The 3-2-1 method of cooking pork spare ribs is wrong. The best way to cook them is how Chuck Blount does it - San Antonio Express-News

A third of the Texas trinity is pork ribs, but they don't get near the glory brisket does. These fun, flavorful meat lollipops should get more attention — especially in your backyard smoker.

Baby back ribs have that catchy Chili's jingle working for them, but larger spare ribs are easier to cook well because their added size and meat means they have a wider zone of being done but not dry.

Best way to cook

The internet has popularized the 3-2-1 method of cooking spare ribs: three hours of unwrapped cooking at a much lower temperature (about 200 degrees), followed by two hours wrapped in aluminum foil, followed by one hour uncovered after applying barbecue sauce.

I have tried this multiple times, and it always results in really dry ribs. It's just too much time in the foil, and they are typically done well before that last hour of cooking.

Instead, I cook them at 275 degrees uncovered for about three hours. Then I create a kind of foil tent for the ribs, adding about 6 ounces of apple juice or apple cider to the foil pack before sealing the edges, and cook for another hour.

Then I take the ribs out of the foil and brush on a coat of room-temperature sauce, placing the ribs back in the smoker for 10 minutes to get the sauce hot. If you put the sauce on early, or continue to baste the ribs with it for hours, it will blacken and char the meat.

What type to buy

Spare ribs are sold in two ways. There is the full slab, which contains a bonus flap of meat called the skirt, and there is the St. Louis style that is trimmed into a rectangular shape for even-size ribs. St. Louis-style ribs cost about 75 cents more per pound due to the extra work involved in the preparation process, but it's worth the cost.

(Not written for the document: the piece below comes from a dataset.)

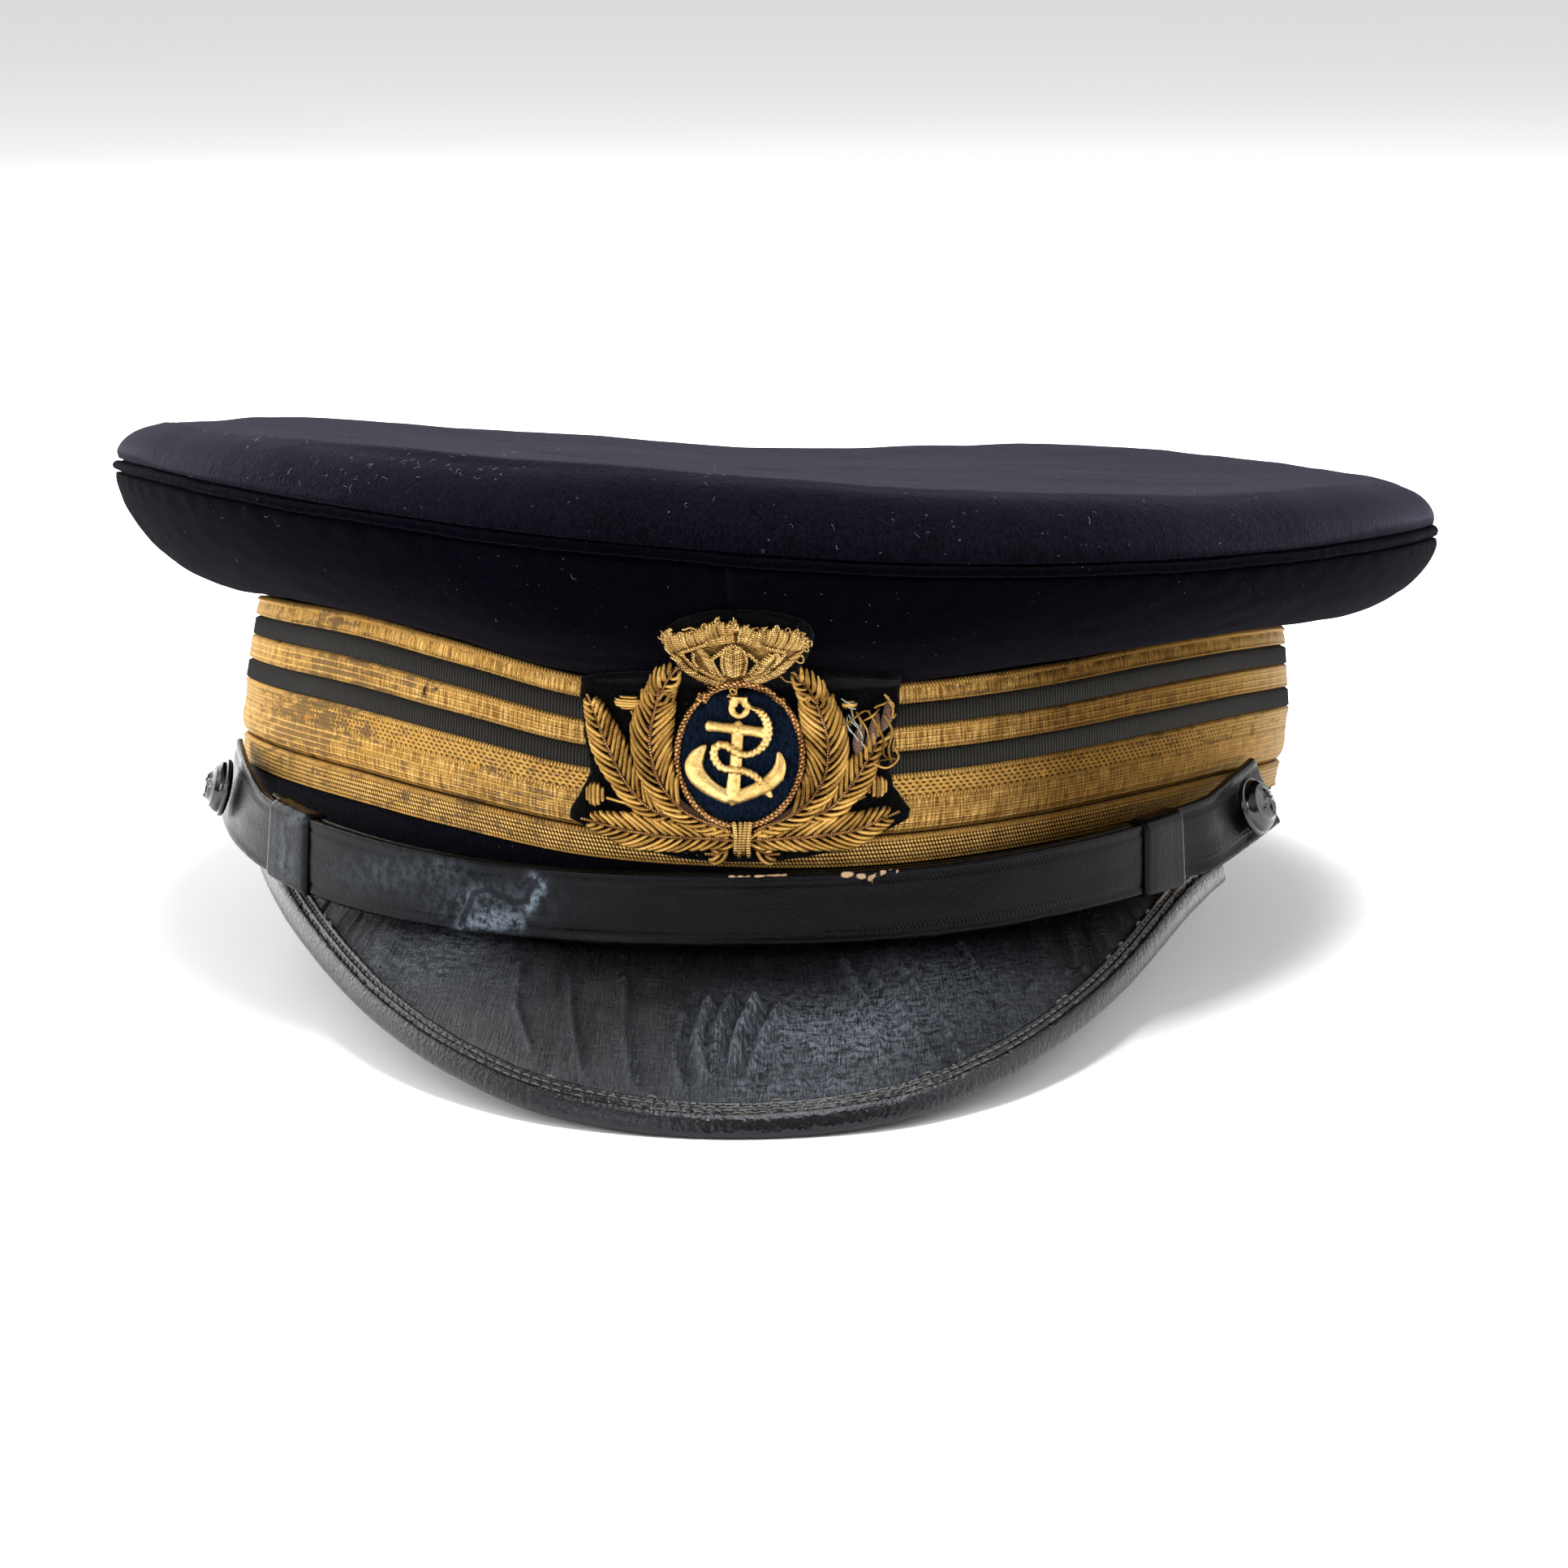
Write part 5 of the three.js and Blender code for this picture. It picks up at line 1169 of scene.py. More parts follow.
def loop_piece(node, lo, hi):
    n, k = 25, 14
    a = np.linspace(lo, hi, n)
    width = 11.0
    deep_out, deep_in = -0.75, STRAP + LAYER + 0.75
    depth = deep_in - deep_out

    def ring(inset, radius, shrink):
        # rounded rectangle: across the strap (mm) by depth (mm)
        w2 = width / 2 + 0.62 - inset
        d2 = depth / 2 - inset
        r = min(radius, d2 - 0.05)
        pts = []
        for cx, cy, a0 in ((w2 - r, d2 - r, 0), (-(w2 - r), d2 - r, 90), (-(w2 - r), -(d2 - r), 180), (w2 - r, -(d2 - r), 270)):
            for t in np.linspace(0, 90, 7):
                an = math.radians(a0 + t)
                pts.append((cx + (r + shrink) * math.cos(an), cy + (r + shrink) * math.sin(an)))
        # extra points along the wide faces
        out = []
        for i, p in enumerate(pts):
            out.append(p)
            q = pts[(i + 1) % len(pts)]
            if abs(q[0] - p[0]) > 3:
                out.extend([(lerp(p[0], q[0], t), lerp(p[1], q[1], t)) for t in (0.14, 0.28, 0.43, 0.57, 0.72, 0.86)])
        return np.array(out)
    loops = []
    for i, ang in enumerate(a):
        end = min(i, n - 1 - i)
        shrink = (-0.34, -0.10, 0.02)[end] if end < 3 else 0.0
        shrink += 0.05 * float(noise(ang * 1.3, 2.0, 5))
        o = ring(0.0, 1.5, shrink)
        loops.append(o)
    inner = ring(0.55, 0.6, 0.0)
    m = len(loops[0])
    P = np.zeros((n, 2 * m, 3))
    mid = (deep_out + deep_in) / 2
    for i, ang in enumerate(a):
        pts = np.vstack([loops[i], inner[:m] if len(inner) == m else inner])
        share = 0.5 + pts[:, 0] / width
        deep = mid - pts[:, 1]
        P[i] = strap_point(ang, share, deep)
    outer_faces, faces = [], []
    for i in range(n - 1):
        for j in range(m):
            l = (j + 1) % m
            A_, B_ = i * 2 * m, (i + 1) * 2 * m
            faces.append([A_ + j, B_ + j, B_ + l, A_ + l])
            faces.append([A_ + m + j, A_ + m + l, B_ + m + l, B_ + m + j])
    for j in range(m):
        l = (j + 1) % m
        faces.append([j, l, m + l, m + j])
        E_ = (n - 1) * 2 * m
        faces.append([E_ + j, E_ + m + j, E_ + m + l, E_ + l])
    wv = np.zeros((n, 2 * m, 3))
    wv[..., 0] = np.arange(n)[:, None] * 0.6
    wv[..., 1] = 5.0
    zero = np.zeros((n, 2 * m))
    X, Y = px(P)
    scuff = 0.30 * blob(X, Y, 362, 1012, 14, 12) + 0.25 * blob(X, Y, 350, 1060, 16, 30)
    make('leather_' + node, P, faces, STRAP_SKIN,
         {'wv': wv, 'scuff': scuff, 'torn': zero, 'inked': zero}, (node,))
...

Because the full, untrimmed slab has ribs of various sizes, it tends to come out unevenly cooked, with the smaller ones getting dry before the larger ones are done. The skirt is good meat that you could cook like a pork loin, but it's less than a pound and doesn't seem worth the effort of trimming it off.

The St. Louis trim makes life easier and cooks more evenly.

"The St. Louis cut is perfect — it's thick and about 3½ pounds per rack, and they don't require as much prep," said Jake Gandolfo, owner and pitmaster at Black Board Bar B Q in Sisterdale.

I concur with that assessment, but that doesn't mean there is no prep. Ribs have a thick membrane along the bone side of the ribs called the silverskin that should be removed. Without that barrier, the smoke can more fully penetrate the meat, and the ribs will be easier to eat without extensive teeth flossing.

Removing the membrane can be a little tricky, but practice makes pork perfection. The key is to gently insert a butter knife into the center of the ribs. Adjust the knife to slide it horizontally under the membrane toward the edge of the rack to a point where you can grab a corner of the membrane with a paper towel and peel it away. It sounds like removing tape from an item. That should get most, if not all, of it of, but you may have to do it again to remove the smaller areas. The paper towel is key, because it keeps your grip dry and clean.

Spare ribs are one of my favorite things to cook for multiple reasons: They are just fun to cook, don't require a full night of monitoring the pit, and people love to eat them.

So go on and get your rib on with those spares.